## [The problem]
Nothing should be output except the lines from the one containing "doc.recompute()" through the one containing "obj.matrix_world = Matrix.Identity(4)", both ends included, each repeated exactly.
= = =
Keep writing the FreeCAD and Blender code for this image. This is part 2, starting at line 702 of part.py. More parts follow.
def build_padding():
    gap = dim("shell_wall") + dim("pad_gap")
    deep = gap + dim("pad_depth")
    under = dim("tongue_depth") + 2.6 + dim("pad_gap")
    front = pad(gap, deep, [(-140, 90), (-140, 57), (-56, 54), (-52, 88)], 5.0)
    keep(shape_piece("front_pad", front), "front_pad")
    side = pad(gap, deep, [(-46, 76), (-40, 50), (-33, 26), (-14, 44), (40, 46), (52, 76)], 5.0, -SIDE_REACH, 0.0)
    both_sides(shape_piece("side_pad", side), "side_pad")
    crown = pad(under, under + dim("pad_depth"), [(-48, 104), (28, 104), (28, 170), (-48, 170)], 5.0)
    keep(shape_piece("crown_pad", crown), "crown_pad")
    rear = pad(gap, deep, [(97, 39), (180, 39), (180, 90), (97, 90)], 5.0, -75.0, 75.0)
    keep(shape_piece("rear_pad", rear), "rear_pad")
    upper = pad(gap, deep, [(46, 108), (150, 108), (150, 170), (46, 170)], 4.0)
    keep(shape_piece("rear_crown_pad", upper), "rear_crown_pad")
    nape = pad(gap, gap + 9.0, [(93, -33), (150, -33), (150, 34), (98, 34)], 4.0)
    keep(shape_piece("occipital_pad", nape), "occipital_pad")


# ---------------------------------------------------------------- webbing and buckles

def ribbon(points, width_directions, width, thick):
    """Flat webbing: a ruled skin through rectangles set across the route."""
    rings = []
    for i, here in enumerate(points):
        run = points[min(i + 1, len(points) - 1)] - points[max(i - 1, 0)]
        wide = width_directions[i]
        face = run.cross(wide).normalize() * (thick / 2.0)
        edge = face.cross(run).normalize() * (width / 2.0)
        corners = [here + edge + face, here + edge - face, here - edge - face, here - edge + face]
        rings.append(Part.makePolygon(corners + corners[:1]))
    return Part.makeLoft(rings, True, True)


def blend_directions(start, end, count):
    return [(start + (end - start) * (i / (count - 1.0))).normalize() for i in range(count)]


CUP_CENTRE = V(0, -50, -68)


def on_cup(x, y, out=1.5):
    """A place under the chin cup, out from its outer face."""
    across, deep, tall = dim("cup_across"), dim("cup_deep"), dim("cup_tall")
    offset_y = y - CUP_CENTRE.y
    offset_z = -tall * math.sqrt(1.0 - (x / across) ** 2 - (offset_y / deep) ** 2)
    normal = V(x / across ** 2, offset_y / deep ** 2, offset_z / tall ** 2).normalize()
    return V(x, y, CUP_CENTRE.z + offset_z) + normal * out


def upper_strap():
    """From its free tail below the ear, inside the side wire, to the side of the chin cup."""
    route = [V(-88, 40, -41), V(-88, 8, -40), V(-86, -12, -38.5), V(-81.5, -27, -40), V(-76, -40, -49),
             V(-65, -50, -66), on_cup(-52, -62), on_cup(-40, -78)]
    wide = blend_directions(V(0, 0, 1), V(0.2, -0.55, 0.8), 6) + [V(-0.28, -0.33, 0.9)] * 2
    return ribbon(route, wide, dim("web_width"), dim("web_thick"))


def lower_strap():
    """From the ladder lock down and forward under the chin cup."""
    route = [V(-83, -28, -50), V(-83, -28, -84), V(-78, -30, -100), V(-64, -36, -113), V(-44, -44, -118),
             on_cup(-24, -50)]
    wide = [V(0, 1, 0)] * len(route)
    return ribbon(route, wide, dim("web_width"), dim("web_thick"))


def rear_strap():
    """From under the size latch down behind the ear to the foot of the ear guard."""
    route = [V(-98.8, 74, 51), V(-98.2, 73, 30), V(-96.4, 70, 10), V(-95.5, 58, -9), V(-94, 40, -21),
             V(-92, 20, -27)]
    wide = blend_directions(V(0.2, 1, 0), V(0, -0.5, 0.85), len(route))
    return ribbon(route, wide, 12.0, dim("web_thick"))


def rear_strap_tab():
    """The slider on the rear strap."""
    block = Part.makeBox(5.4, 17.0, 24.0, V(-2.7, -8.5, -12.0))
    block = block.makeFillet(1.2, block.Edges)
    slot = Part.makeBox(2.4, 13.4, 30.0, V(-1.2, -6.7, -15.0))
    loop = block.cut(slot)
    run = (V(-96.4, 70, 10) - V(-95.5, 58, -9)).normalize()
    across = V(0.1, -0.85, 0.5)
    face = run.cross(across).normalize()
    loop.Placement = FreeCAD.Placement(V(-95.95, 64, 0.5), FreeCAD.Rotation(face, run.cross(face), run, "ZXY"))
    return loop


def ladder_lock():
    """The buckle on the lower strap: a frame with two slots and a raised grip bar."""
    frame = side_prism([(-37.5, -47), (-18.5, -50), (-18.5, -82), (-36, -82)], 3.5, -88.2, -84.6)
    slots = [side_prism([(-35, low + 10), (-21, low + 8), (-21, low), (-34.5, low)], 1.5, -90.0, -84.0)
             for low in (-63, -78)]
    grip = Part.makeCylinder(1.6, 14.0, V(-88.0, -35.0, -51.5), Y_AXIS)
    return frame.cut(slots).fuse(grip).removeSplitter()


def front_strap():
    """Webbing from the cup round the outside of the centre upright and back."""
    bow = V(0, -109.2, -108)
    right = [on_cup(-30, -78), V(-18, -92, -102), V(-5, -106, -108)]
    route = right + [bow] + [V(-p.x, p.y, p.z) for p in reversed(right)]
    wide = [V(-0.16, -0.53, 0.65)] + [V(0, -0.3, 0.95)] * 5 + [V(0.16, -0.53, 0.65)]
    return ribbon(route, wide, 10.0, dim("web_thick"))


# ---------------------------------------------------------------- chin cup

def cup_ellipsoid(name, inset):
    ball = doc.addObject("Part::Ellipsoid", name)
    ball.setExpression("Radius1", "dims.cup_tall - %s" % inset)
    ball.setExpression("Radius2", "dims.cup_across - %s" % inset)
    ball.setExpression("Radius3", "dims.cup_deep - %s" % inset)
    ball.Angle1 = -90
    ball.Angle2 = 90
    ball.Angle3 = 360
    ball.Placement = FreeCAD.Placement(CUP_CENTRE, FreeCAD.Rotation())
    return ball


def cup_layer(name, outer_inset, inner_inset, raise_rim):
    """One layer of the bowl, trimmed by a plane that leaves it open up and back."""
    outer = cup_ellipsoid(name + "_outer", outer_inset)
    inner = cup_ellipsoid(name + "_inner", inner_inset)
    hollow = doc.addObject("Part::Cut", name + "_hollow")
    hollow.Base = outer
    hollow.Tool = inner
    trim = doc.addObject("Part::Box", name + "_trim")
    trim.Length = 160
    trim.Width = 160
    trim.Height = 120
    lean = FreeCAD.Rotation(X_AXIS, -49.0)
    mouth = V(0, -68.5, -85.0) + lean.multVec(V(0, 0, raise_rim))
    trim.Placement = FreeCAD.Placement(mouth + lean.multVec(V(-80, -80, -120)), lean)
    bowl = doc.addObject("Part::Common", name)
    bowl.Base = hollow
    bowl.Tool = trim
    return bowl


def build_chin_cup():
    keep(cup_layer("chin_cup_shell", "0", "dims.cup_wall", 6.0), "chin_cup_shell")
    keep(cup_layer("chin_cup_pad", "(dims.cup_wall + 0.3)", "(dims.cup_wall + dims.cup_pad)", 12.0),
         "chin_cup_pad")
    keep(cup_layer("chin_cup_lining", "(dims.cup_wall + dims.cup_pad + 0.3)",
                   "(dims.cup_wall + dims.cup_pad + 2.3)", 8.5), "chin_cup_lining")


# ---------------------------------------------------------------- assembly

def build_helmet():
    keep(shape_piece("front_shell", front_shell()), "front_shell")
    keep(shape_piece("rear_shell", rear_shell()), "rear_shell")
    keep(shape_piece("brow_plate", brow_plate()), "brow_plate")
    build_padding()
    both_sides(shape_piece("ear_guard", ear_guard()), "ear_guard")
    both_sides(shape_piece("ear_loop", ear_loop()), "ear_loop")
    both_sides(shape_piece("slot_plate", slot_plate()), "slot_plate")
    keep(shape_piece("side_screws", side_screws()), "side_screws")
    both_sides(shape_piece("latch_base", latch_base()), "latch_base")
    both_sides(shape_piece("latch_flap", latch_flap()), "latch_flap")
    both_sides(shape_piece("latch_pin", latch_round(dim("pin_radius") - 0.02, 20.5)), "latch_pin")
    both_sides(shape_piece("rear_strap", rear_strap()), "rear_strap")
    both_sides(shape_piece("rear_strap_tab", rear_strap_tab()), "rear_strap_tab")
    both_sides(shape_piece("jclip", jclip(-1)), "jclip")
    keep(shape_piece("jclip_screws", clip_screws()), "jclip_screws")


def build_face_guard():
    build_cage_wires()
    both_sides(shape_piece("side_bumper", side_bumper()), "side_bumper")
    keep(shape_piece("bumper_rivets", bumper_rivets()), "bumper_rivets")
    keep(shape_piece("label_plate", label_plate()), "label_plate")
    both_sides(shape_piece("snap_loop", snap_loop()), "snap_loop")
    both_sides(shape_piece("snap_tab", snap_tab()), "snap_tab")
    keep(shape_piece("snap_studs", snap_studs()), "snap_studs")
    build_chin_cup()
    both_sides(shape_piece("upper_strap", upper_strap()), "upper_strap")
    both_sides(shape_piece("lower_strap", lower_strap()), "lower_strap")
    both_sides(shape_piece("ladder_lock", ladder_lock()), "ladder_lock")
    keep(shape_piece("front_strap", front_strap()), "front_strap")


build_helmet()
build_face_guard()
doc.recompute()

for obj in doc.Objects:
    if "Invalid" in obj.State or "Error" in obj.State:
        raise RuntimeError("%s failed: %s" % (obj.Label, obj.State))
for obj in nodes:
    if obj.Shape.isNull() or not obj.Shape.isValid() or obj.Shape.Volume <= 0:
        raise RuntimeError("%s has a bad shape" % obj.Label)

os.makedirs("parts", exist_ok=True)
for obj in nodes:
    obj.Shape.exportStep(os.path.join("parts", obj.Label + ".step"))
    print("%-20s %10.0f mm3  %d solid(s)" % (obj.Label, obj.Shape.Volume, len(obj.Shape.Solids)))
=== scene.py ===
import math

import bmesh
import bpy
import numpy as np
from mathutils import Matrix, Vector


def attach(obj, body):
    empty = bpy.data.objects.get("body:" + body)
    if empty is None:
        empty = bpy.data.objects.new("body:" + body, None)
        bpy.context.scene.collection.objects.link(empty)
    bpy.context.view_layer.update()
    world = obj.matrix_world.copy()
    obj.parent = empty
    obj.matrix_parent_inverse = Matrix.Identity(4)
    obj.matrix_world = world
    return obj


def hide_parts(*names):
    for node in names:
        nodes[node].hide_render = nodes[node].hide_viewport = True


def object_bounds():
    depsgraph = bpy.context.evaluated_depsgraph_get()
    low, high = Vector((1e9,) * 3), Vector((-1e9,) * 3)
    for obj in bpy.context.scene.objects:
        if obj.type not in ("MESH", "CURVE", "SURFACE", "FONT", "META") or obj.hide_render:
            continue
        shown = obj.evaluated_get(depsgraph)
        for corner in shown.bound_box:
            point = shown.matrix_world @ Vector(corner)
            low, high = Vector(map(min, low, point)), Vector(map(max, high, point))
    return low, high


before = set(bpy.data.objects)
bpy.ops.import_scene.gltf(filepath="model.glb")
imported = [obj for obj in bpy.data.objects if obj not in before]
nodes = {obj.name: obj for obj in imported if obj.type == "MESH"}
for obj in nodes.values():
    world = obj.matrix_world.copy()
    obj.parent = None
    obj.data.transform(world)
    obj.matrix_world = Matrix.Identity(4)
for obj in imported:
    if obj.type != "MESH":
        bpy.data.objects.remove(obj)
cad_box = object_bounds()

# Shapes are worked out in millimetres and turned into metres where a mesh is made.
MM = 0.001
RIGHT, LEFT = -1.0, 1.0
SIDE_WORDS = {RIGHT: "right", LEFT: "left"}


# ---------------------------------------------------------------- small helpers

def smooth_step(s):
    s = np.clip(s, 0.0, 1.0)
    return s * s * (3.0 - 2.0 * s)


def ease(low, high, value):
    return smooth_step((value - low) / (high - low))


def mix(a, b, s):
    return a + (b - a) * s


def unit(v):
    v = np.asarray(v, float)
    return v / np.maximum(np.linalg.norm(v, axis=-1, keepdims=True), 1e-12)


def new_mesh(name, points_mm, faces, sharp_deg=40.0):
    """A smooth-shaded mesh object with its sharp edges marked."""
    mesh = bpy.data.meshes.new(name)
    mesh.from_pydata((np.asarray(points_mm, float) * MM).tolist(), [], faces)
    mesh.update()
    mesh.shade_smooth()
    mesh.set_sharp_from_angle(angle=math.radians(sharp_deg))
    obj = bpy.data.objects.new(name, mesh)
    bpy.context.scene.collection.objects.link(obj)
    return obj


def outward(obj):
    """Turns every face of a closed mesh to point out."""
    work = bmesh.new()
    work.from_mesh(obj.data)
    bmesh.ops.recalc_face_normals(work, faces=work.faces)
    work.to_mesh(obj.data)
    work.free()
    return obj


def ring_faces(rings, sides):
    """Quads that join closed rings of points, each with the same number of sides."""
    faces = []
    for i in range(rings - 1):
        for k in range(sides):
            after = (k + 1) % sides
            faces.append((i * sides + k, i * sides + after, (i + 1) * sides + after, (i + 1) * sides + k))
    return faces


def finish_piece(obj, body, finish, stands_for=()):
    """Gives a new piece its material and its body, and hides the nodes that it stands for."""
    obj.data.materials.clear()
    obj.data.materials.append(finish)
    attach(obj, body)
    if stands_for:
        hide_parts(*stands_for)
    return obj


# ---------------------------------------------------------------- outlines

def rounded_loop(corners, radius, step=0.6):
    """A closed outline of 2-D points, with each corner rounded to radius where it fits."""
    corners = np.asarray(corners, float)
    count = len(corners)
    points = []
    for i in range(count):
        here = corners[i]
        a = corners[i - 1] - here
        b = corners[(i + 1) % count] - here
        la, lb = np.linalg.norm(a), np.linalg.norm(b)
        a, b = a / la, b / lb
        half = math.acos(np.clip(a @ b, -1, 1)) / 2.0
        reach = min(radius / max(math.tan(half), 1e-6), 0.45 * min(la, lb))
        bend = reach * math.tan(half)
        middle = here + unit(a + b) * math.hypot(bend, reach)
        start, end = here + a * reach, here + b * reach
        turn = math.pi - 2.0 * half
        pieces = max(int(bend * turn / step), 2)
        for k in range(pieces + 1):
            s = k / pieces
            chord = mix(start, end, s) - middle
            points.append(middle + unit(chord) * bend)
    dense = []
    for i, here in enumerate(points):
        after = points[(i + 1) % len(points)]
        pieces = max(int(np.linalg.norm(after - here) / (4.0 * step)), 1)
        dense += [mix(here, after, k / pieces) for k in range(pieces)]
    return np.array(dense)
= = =
## [Solution to this problem]
doc.recompute()

for obj in doc.Objects:
    if "Invalid" in obj.State or "Error" in obj.State:
        raise RuntimeError("%s failed: %s" % (obj.Label, obj.State))
for obj in nodes:
    if obj.Shape.isNull() or not obj.Shape.isValid() or obj.Shape.Volume <= 0:
        raise RuntimeError("%s has a bad shape" % obj.Label)

os.makedirs("parts", exist_ok=True)
for obj in nodes:
    obj.Shape.exportStep(os.path.join("parts", obj.Label + ".step"))
    print("%-20s %10.0f mm3  %d solid(s)" % (obj.Label, obj.Shape.Volume, len(obj.Shape.Solids)))
=== scene.py ===
import math

import bmesh
import bpy
import numpy as np
from mathutils import Matrix, Vector


def attach(obj, body):
    empty = bpy.data.objects.get("body:" + body)
    if empty is None:
        empty = bpy.data.objects.new("body:" + body, None)
        bpy.context.scene.collection.objects.link(empty)
    bpy.context.view_layer.update()
    world = obj.matrix_world.copy()
    obj.parent = empty
    obj.matrix_parent_inverse = Matrix.Identity(4)
    obj.matrix_world = world
    return obj


def hide_parts(*names):
    for node in names:
        nodes[node].hide_render = nodes[node].hide_viewport = True


def object_bounds():
    depsgraph = bpy.context.evaluated_depsgraph_get()
    low, high = Vector((1e9,) * 3), Vector((-1e9,) * 3)
    for obj in bpy.context.scene.objects:
        if obj.type not in ("MESH", "CURVE", "SURFACE", "FONT", "META") or obj.hide_render:
            continue
        shown = obj.evaluated_get(depsgraph)
        for corner in shown.bound_box:
            point = shown.matrix_world @ Vector(corner)
            low, high = Vector(map(min, low, point)), Vector(map(max, high, point))
    return low, high


before = set(bpy.data.objects)
bpy.ops.import_scene.gltf(filepath="model.glb")
imported = [obj for obj in bpy.data.objects if obj not in before]
nodes = {obj.name: obj for obj in imported if obj.type == "MESH"}
for obj in nodes.values():
    world = obj.matrix_world.copy()
    obj.parent = None
    obj.data.transform(world)
    obj.matrix_world = Matrix.Identity(4)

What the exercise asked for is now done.